Although I appreciate the splendid humanitarian work carried out by the British Army, will my right hon. Friend tell our United States allies that, from a military point of view, we shall heed the sound maxim, "Never reinforce a failure"?

Mr. Hurd

If my hon. Friend had been with my right hon. and learned Friend the Secretary of State for Defence on his visit to British troops in Bosnia last week, he would have agreed with my right hon. and learned Friend's conclusion that they continue to do, as he said, a thoroughly worthwhile job. We hope that they can continue to do that. If it becomes impossible, we have to plan to withdraw. The American decision to help that withdrawal is a considerable comfort.

Mr. Robin Cook

May I press the Foreign Secretary on a question to which he did not respond in his statement last week? Is anything being done to make the remaining safe havens safe? Is there any prospect of the UN forces there being strengthened, or of the safe havens being demilitarised? Will air power be used the next time any of them come under threat? Does the Foreign Secretary appreciate that if we do none of those things, there is a real risk that we will be held responsible on the next occasion when one of the safe havens suffers the same fate as Bihac?

Mr. Hurd

We should always look for ways in which what the UN is accomplishing in Bosnia through UNPROFOR and the United Nations High Commissioner for Refugees can be strengthened. My right hon. and learned Friend the Secretary of State for Defence is doing precisely that at today's NATO meeting in Brussels.

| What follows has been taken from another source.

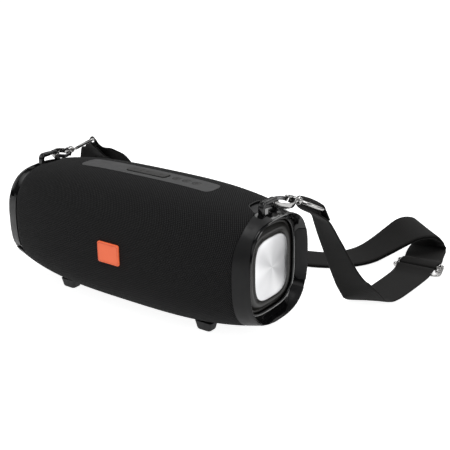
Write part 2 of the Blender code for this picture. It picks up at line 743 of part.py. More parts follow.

We must constantly seek realistic ways of strengthening the role of UNPROFOR. We should not exaggerate; there is a role for air power, to which the hon. Gentleman referred, but, as he himself said on the radio last week, it could not solve the problems and might make them worse. There is also a role for reinforcement and demilitarisation of the safe areas. We need to examine all those aspects constantly if we are to improve the situation on the ground.